The U.S. Department of Energy’s Office of Science has awarded two Office of Biological and Environmental Research (BER) grants for under-represented research within the Atmospheric System Research (ASR) program. The grants support the Atmospheric Radiation Measurement (ARM) Climate Research Facility’s recently established fixed site in the Azores, known as the Eastern North Atlantic (ENA), and the third and newest ARM Mobile Facility (AMF3) at Oliktok Point, Alaska. Two teams have been awarded funding opportunities to play leadership roles within the ASR community in developing emerging research strategies for these regions. Congratulations to Gijs de Boer, leader of the new Oliktok Point site science team, and Rob Wood, leader of the new ENA site science team.

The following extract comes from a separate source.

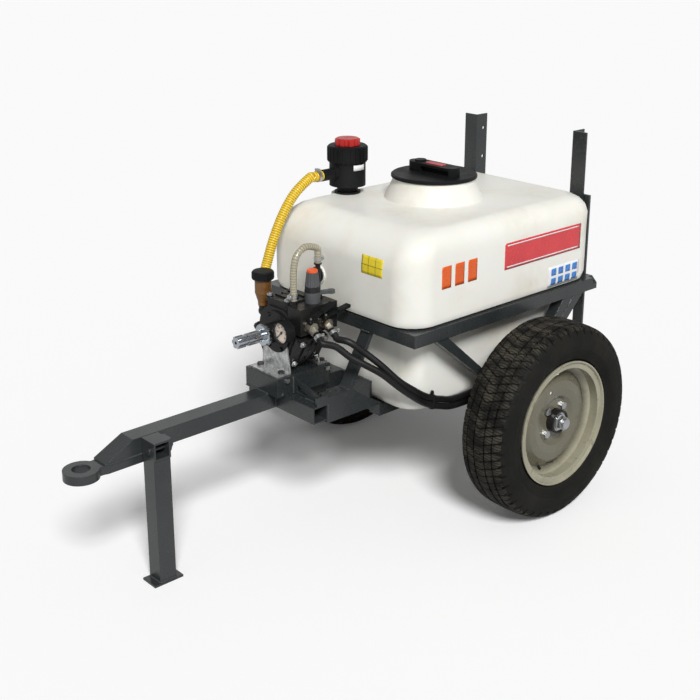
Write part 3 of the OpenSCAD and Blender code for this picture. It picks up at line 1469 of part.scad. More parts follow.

Gijs de Boer is a scientist with the Cooperative Institute for Research in Environmental Sciences (CIRES), a joint institute between the University of Colorado, Boulder, and the National Oceanic and Atmospheric Administration (NOAA). His current research focus is on understanding lower atmospheric processes central to understanding the life cycle and climatic influence of Arctic clouds. De Boer is the lead principal investigator of the Evaluation of Routine Atmospheric Scientific Measurements using Unmanned Systems (ERASMUS) campaign, to be carried out at Oliktok Point in the coming months. This campaign serves two main purposes: to support the set of atmospheric measurements obtained concurrently by AMF3 at Oliktok Point with measurements from unmanned aircraft; and to evaluate the potential for future routine unmanned aircraft operations to gather atmospheric measurements at Oliktok. De Boer also serves as a co-leader for an ASR Cloud Life Cycle focus group studying the understanding of phase partitioning in clouds.

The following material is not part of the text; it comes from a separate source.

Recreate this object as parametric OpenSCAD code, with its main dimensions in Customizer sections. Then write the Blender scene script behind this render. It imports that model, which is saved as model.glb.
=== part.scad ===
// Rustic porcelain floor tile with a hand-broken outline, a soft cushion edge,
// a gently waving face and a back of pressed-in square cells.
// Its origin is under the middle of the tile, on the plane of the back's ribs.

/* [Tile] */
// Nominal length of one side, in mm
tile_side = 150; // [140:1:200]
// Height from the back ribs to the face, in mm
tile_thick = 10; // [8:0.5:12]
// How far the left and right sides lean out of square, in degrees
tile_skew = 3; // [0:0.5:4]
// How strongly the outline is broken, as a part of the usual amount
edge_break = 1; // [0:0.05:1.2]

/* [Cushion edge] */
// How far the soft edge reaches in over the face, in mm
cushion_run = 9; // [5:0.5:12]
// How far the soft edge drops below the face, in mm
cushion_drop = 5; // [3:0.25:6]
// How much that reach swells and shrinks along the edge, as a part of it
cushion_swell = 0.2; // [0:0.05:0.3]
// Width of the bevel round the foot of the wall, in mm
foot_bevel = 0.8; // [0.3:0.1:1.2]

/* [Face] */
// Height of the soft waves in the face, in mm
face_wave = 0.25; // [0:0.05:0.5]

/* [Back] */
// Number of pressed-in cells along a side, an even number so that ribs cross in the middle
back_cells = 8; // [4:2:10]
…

Rob Wood, University of Washington, is a long-time ARM user. He was the lead principal investigator for the 2-year Clouds, Aerosol, and Precipitation in the Marine Boundary Layer (CAP-MBL) field campaign on Graciosa Island in the Azores. Wood also used data from the AMF deployments to study processes controlling the radiative properties and microphysics of marine boundary layer clouds. He is currently co-chair of the ASR Cloud Aerosol Precipitation Interactions (CAPI) Working Group and serves on the ARM Science and Infrastructure Steering Committee and ARM User Executive Committee.
This work was supported by the U.S. Department of Energy’s Office of Science, through the Biological and Environmental Research program as part of the Atmospheric System Research program.